You also notice Microsoft did not even allow crossplay with PC back then as well even though they had Games for Windows during those days. Glad to see they are on board this generation and moved on from the past even if they were said to be against it in the past.


----------



## Song of storms (Sep 1, 2018)

Joe88 said:


> You can still play with people on the PS4 version with the PC/iOS/Android versions, just any direct competitors (XB1/NSW) are not allowed crossplay with PS4


Really? I thought that ALL versions couldn't play with PS4. That can't be legal, right?


----------



## Rel (Sep 1, 2018)

Song of storms said:


> Really?

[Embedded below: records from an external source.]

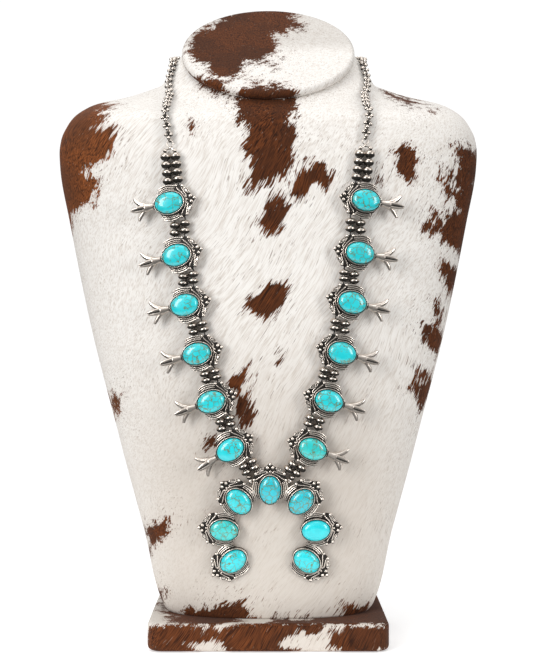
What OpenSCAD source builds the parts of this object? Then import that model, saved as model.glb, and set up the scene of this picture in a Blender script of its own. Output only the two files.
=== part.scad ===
// Squash blossom necklace laid over a hide-covered neck bust, in millimetres.
// Frame: +X to the right as seen from the front, +Y to the back, +Z up.
// The origin is the middle of the underside of the base board.

/* [Base board] */
// Width of the base board
base_w = 138; // [130:1:150]
// Depth of the base board, front to back
base_d = 94; // [88:1:110]
// Thickness of the base board
base_h = 16; // [12:0.5:20]
// Corner radius of the base board, seen from above
base_corner_r = 9; // [6:0.5:14]
// Rounding of the base board's upper and lower edges
base_edge_r = 2.5; // [1:0.5:4]

/* [Torso] */
// Greatest width of the torso, across the shoulders
torso_w = 252; // [246:1:262]
// Greatest depth of the torso
torso_d = 86; // [82:1:92]
// Height from the base board to the middle of the neck's top
torso_h = 331; // [325:1:345]
// Width of the neck at its top
neck_w = 102; // [99:1:105]
// How far the middle of the neck's top lies behind the middle of the base
neck_back = 5; // [3:0.5:7]
// Tilt of the neck's top towards the front, in degrees
neck_tilt = 40; // [38:1:42]

/* [Neck cap] */
// Thickness of the padded cap on the neck
cap_t = 6; // [4:0.5:8]
// How far the cap stands out past the neck
cap_overhang = 1; // [0.5:0.25:2]
// Rounding of the cap's rim
cap_edge_r = 2.6; // [1:0.2:3]

/* [Stones] */
// Length of an oval stone
stone_l = 16; // [15:0.25:17]
// Width of an oval stone
stone_w = 12; // [11:0.25:12.5]
// Height of the stone's dome above its girdle
stone_dome = 3.2; // [2:0.2:4]
// Height of the stone's straight side, inside the bezel
stone_side = 1.9; // [1.4:0.1:2.4]
// Clearance round a stone in its bezel
stone_gap = 0.1; // [0.1:0.02:0.16]

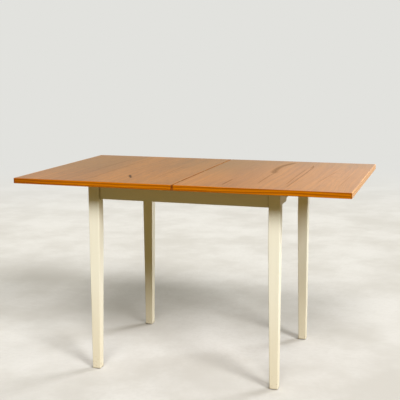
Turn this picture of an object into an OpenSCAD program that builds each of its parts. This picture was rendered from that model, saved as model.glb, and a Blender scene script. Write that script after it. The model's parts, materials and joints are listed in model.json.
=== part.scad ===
// Turn-and-fold dining table: two equal panels hinged at the middle.
// The leaf folds up and over onto the main panel, and the folded top turns a quarter
// turn on its frame. Millimetres. The origin is on the floor under the middle of the
// open top, +X runs along the open top from the main panel to the leaf, +Y to the back.

/* [Top] */
// Height of the table, floor to top surface
table_h = 750; // [690:1:800]
// Length of each panel, from its outer end to the seam
panel_l = 624; // [600:1:680]
// Width of the top, front to back
top_w = 784; // [740:1:900]
// Thickness of each panel
board_t = 20; // [18:0.5:28]
// Thickness of the face veneers
veneer_t = 0.7; // [0.5:0.1:1.5]
// Thickness of the solid wood lippings
lipping_t = 4; // [3:0.5:9]
// Radius of the arrises on the outer edges
edge_round = 1.2; // [0.5:0.1:3]
// Radius of the vertical corners of the top
corner_round = 2; // [1:0.5:4]
// Gap between the two panels at the seam
seam_gap = 0.6; // [0.4:0.1:1.2]
// Radius of the top arrises at the seam, which is also the depth of the hinge pins
seam_round = 3; // [2.5:0.1:4]
// Radius of the vertical corners at the seam
seam_corner_round = 0.4; // [0.2:0.1:1]

/* [Frame] */
// Overhang of the closed, turned top past each end of the frame
closed_overhang_l = 26.5; // [10:0.5:50]
// Overhang of the closed, turned top past the front and back of the frame
closed_overhang_w = 15; // [8:0.5:40]
// Side of the square leg at its top
leg_top = 41; // [38:1:50]
// Side of the leg at the foot
leg_foot = 31; // [24:1:36]
// Height at which the inner faces of the legs start to taper
taper_z = 550; // [400:5:600]
// Width of the chamfers along the leg's edges
leg_arris = 1.5; // [0.8:0.1:3]
// Height of the rails
rail_h = 60; // [50:1:75]
// Thickness of the rails
rail_t = 20; // [18:0.5:22]
// Set-back of the rails from the outer faces of the legs
rail_setback = 11; // [7:0.5:14]
// Length of the cut-out in the lower edge of the end rails
cutout_l = 264; // [200:1:340]
// Height of the cut-out in the lower edge of the end rails
cutout_h = 13; // [8:0.5:16]
// Radius of the rails' lower arrises
rail_arris = 1; // [0.5:0.1:2]

/* [Joinery] */
// Thickness of the tenons
tenon_t = 10; // [8:0.5:12]
// Shoulder above and below each tenon
tenon_shoulder = 9; // [5:0.5:14]
// Wood left between the two mortises of a leg
tenon_wall = 2; // [1:0.5:3]
// Length of a corner block along each rail, past the leg
block_reach = 50; // [40:1:70]
// Height of the corner blocks
block_h = 34; // [26:1:36]
// Distance of the corner blocks below the top of the frame
block_drop = 5; // [2:0.5:8]
// Diameter of the corner block screws
block_screw_d = 5; // [4:0.5:6]
// Distance between the two screws of a corner block
block_screw_pitch = 16; // [12:1:20]
// Distance of those screws' points from the ends of the mortises
block_screw_gap = 4; // [3.5:0.5:6]

/* [Pivot] */
// Width of the pivot board along the table
pivot_board_w = 150; // [140:1:180]
// Thickness of the pivot board
pivot_board_t = 18; // [15:0.5:22]
// Side of the cleats that carry the pivot board
cleat_side = 22; // [18:1:26]
// Distance of the screws down into the cleats from the board's edges
board_screw_inset = 20; // [15:1:25]
// Distance of the screws into the rails from the cleats' ends
cleat_screw_inset = 45; // [35:1:55]
// Diameter of the screws through the board and the cleats
frame_screw_d = 4.5; // [4:0.5:5]
// Wood left beyond the points of those screws
point_cover = 7; // [5:0.5:10]
// Diameter of the pivot bolt
bolt_d = 12; // [10:0.5:14]
// Diameter of the pivot bolt's flat head
bolt_head_d = 26; // [22:1:32]
// Height of the pivot bolt's flat head
bolt_head_h = 3.5; // [2.5:0.5:5]
// Outer diameter of the bush barrel
bush_d = 18; // [17:0.5:22]
// Diameter of the bush flange that the pivot plate turns on
flange_d = 44; // [36:1:60]
// Thickness of the bush flange
flange_t = 1.5; // [1:0.1:3]
// Side of the square pivot plate
plate_side = 116; // [112:1:126]
// Thickness of the pivot plate
plate_t = 3; // [2.5:0.5:5]
// Radius of the plate's corners
plate_round = 8; // [3:1:12]
// Distance of the plate screws from the plate's edges
plate_screw_inset = 12; // [10:1:14]
// Diameter of the plate screws
plate_screw_d = 4.5; // [4:0.5:5]
// Length of the plate screws
plate_screw_l = 16; // [14:0.5:18]
// Diameter of the washer under the pivot board
washer_d = 36; // [28:1:50]
// Thickness of the washer under the pivot board
washer_t = 2; // [1.5:0.5:3]
// Width of the lock nut across its flats
nut_af = 19; // [18:0.5:24]
// Height of the lock nut
nut_h = 12; // [9:0.5:14]
// Bolt thread that shows below the lock nut
bolt_end = 3; // [2:0.5:6]
// Width of the chamfer at the bolt's end
bolt_chamfer = 1; // [0.5:0.1:1.5]
// Diameter of the stop pin that limits the turn to a quarter
stop_pin_d = 6; // [5:0.5:8]
// Distance of the stop pin from the pivot
stop_r = 45; // [38:1:52]
// Length of the stop pin that shows below the pivot board
stop_pin_end = 2; // [1:0.5:5]

/* [Hinges] */
// Distance of the outer hinges from the front and back edges
hinge_inset = 100; // [60:1:160]
// Depth of the hinge blocks into the panel
block_depth = 18; // [15:0.5:24]
// Length of the hinge blocks along the seam
block_len = 34; // [30:1:44]
// Thickness of the foot of a hinge block
block_foot_t = 8; // [7:0.5:9]
// Wood left over the foot of a hinge block
block_cover = 7; // [7:0.5:8]
// Length of the knuckle along the seam
knuckle_len = 14; // [12:0.5:18]
// Metal left behind the slots that the links turn in
slot_wall = 1; // [0.8:0.1:2]
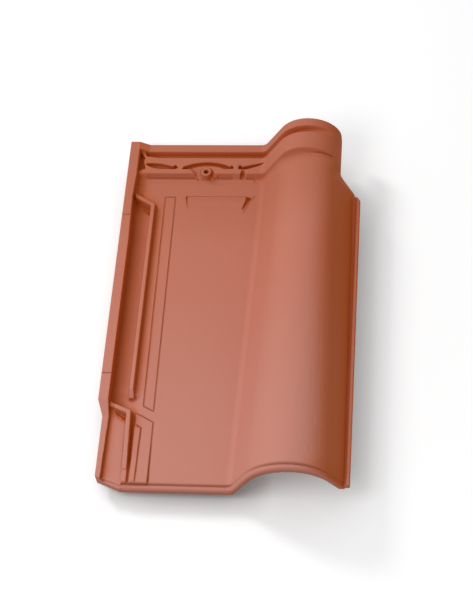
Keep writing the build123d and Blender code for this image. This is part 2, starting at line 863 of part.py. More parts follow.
    # Gap through the front ridge beside the roll
    gap_x = pan_width - gap_from_foot
    gap_apex = from_head(gap_apex_from_head)
    gap_foot = from_head(ridge_foot_from_head)
    with BuildPart() as gap:
        with BuildSketch(Plane.XY.offset(pan_top)):
            with BuildLine():
                Polyline(
                    (from_left(gap_x - gap_half_width), gap_foot),
                    (from_left(gap_x + gap_half_width), gap_foot),
                    (from_left(gap_x + gap_half_width), gap_apex - gap_apex_lean),
                    (from_left(gap_x - gap_half_width + past_edge), gap_apex - gap_apex_lean - past_edge),
                    close=True,
                )
            make_face()
        with BuildSketch(Plane.XY.offset(pan_top + ridge_front_rise + past_edge)):
            with BuildLine():
                Polyline(
                    (from_left(gap_x - gap_half_width), gap_foot),
                    (from_left(gap_x + gap_half_width + gap_spread), gap_foot),
                    (from_left(gap_x + gap_half_width + past_edge), gap_apex),
                    (from_left(gap_x + past_edge), gap_apex + past_edge),
                    close=True,
                )
            make_face()
        loft(ruled=True)
    add(gap.part, mode=Mode.SUBTRACT)

    # Nail boss and its hole
    with BuildSketch(Plane.XY.offset(pan_top - past_edge)):
        with Locations((from_left(boss_x), boss_y)):
            Circle(boss_radius + (boss_rise + past_edge) * tan(radians(boss_draft)))
    extrude(amount=boss_rise + past_edge, taper=boss_draft)
    with Locations((from_left(boss_x), boss_y, pan_top + boss_rise)):
        Hole(nail_hole_radius, depth=pan_thickness + boss_rise + past_edge)

    # Foot rib under the tail
    foot_rib_middle = (foot_rib_left + pan_width_at_tail) / 2
    with BuildSketch(Plane.XY.offset(pan_bottom)):
        with Locations((from_left(foot_rib_middle), from_tail(foot_rib_from_tail))):
            Rectangle(pan_width_at_tail - foot_rib_left, foot_rib_width, align=(Align.CENTER, Align.MIN))
    extrude(amount=-nib_depth, taper=underside_draft)

    # Nib under the head, which hangs on the batten
    with BuildSketch(Plane.XZ.offset(-from_head(nib_from_head))):
        with BuildLine():
            Polyline(
                (from_left(nib_left), pan_bottom),
                (from_left(nib_left + nib_side_run), 0),
                (from_left(nib_left + nib_length - nib_side_run), 0),
                (from_left(nib_left + nib_length), pan_bottom),
                close=True,
            )
        make_face()
    extrude(amount=-nib_width)

    # Second nib, a web that stands in the neck's arch
    web_top = pan_top + neck_rise - shell_at_crest / 2
    web_shoulder = web_top - shell_at_crest
    with BuildSketch(Plane.XZ.offset(-from_head(nib_from_head))):
        with BuildLine():
            Polyline(
                (from_left(neck_crest - roll_nib_foot_half_width), 0),
                (from_left(neck_crest + roll_nib_foot_half_width), 0),
                (from_left(neck_crest + roll_nib_half_width), web_shoulder),
                (from_left(neck_crest), web_top),
                (from_left(neck_crest - roll_nib_half_width), web_shoulder),
                close=True,
            )
        make_face()
    extrude(amount=-nib_width)

    # Cover rib under the roll's right flank
    cover_rib_right = from_left(tile_width - cover_rib_from_right)
    cover_rib_lean = shoulder_edge_inset - roll_edge_inset
    cover_rib = [
        (cover_rib_right - cover_rib_width, from_tail(cover_rib_start)),
        (cover_rib_right, from_tail(cover_rib_start)),
        (cover_rib_right - cover_rib_lean, from_head(cover_rib_from_head)),
        (cover_rib_right - cover_rib_width - cover_rib_lean, from_head(cover_rib_from_head)),
    ]
    add(prism(cover_rib, cover_rib_low, cover_rib_high))

roof_tile.part.label = "roof_tile"
os.makedirs("parts", exist_ok=True)
export_step(roof_tile.part, "parts/roof_tile.step")
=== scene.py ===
from math import cos, pi, radians, sin

import bmesh
import bpy
from bpy.props import FloatProperty, FloatVectorProperty, IntProperty, PointerProperty
from bpy.types import Operator, Panel, PropertyGroup
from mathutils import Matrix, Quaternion, Vector


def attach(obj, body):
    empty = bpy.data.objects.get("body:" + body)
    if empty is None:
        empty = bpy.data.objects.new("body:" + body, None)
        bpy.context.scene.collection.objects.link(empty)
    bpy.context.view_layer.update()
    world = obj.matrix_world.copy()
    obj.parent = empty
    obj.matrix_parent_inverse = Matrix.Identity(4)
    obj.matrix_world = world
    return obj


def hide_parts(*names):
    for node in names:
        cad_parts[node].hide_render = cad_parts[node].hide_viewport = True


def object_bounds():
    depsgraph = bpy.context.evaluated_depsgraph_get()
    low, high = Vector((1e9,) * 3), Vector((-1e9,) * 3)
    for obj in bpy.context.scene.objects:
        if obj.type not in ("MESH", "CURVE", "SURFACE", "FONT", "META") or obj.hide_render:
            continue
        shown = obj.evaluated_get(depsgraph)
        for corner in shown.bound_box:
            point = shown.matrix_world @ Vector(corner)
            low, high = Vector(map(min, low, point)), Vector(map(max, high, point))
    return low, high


bl_info = {
    "name": "Clay Roof Tile",
    "version": (1, 0, 0),
    "blender": (4, 5, 0),
    "location": "View3D > Sidebar > Roof Tile",
    "description": "Dresses a fired clay roof tile and sets it on a plain studio floor",
    "category": "Object",
}

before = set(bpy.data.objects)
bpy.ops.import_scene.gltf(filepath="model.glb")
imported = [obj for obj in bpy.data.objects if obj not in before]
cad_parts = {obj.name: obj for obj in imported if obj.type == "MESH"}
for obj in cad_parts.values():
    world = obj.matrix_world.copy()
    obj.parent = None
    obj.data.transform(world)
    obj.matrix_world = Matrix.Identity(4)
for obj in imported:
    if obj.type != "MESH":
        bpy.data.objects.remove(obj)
cad_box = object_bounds()

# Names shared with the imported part
TILE_NODE = "roof_tile"
TILE_BODY = "root"

# The tile's edges, from the frame, and the height of the pan's top face
LEFT_EDGE = cad_box[0][0]
TAIL_EDGE = cad_box[0][1]
PAN_TOP = 0.024

# Corners closer than this are one corner
MERGE_GAP = 1e-6

# How steep a face may be for a line to be pressed into it: none below the first, all above the second
PRESSED_SLOPE = (0.05, 0.65)

SENSOR_WIDTH = 36.0
SHELTER_SAMPLES = 12

# Patterns in the clay, in repeats per metre
CLOUD_SCALE = 11.0
BLOTCH_SCALE = 70.0
GRAIN_SCALE = 620.0
DUST_SCALE = 2400.0

# Shares of the painted light and shade: a face turned to the painted light, a free way to it, an open place,
# an underside, the tail
LIT_SHARE = 0.32
OPEN_TO_LIGHT_SHARE = 0.42
CLEAR_SHARE = 0.32
BELOW_SHARE = 0.5
TAIL_SHARE = 0.05

# From where to where each mask rises: turned to the painted light, and metres from the middle to tail and head
LIT_RANGE = (-0.2, 0.66)
TAIL_RANGE = (-0.08, 0.2)
HEAD_RANGE = (0.06, 0.16)

# Painted light level at which the painted shade's deep red turns to plain clay, and plain clay to the painted
# light's pale
CLAY_LIGHT_LEVEL = (0.50, 0.77)
PALE_LIGHT_LEVEL = (0.70, 0.99)

# Painted shade in fine lines and creases: darkest where they are narrow and the place round them is open
NARROW_RANGE = (0.05, 0.22)
OPEN_RANGE = (0.5, 0.7)

# Wear and painted highlight along edges, and specks
WEAR_AND_HIGHLIGHT_RANGE = (0.45, 0.85)
SPECK_RANGE = (0.10, 0.32)

# How strongly each colour covers the one below it
TAIL_LIGHT_COVER = 0.9
HEAD_COVER = 0.45
CREVICE_SHADE_COVER = 0.9
RUBBED_AND_HIGHLIGHT_COVER = 0.4
SPECK_COVER = 0.22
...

I thought that ALL versions couldn't play with PS4. That can't be legal, right?


it is legal, Sony could do whatever they want regarding crossplay, you agreed to their terms.


----------



## Song of storms (Sep 1, 2018)

Rel said:


> it is legal, Sony could do whatever they want regarding crossplay, you agreed to their terms.


If you knew anything about laws you'd also know that's illegal for companies to do unlawful competition. Hence why I asked him (but clearly not you).


----------



## Rel (Sep 1, 2018)

Song of storms said:


> If you knew anything about laws you'd also know that's illegal for companies to do unlawful competition. Hence why I asked him (but clearly not you).


That does not make it illegal if they decided not to, but whatever you say buddy.


----------



## TotalInsanity4 (Sep 1, 2018)

Rel said:


> it is legal, Sony could do whatever they want regarding crossplay, you agreed to their terms.


No I'm uh. Fairly certain it is. If not in the US, definitely in the EU


----------



## Tweaker_Modding (Sep 1, 2018)

Sony are fucking idiots 

Good job i did recently get an xbox one


----------



## Rel (Sep 1, 2018)

TotalInsanity4 said:


> No I'm uh. Fairly certain it is. If not in the US, definitely in the EU


So you are telling me if Sony decided to not allow crossplay with mobile platforms as well that would be illegal in the EU?


----------



## Song of storms (Sep 1, 2018)

TotalInsanity4 said:


> No I'm uh. Fairly certain it is. If not in the US, definitely in the EU


Didn't you know? If you buy my game and agree to my terms, and I write in the terms that I can kick you in the balls, it's entirely within my rights to do it!!!!!! /s


----------



## TotalInsanity4 (Sep 1, 2018)

Rel said:


> So you are telling me if Sony decided to not allow crossplay with mobile platforms as well that would be illegal in the EU?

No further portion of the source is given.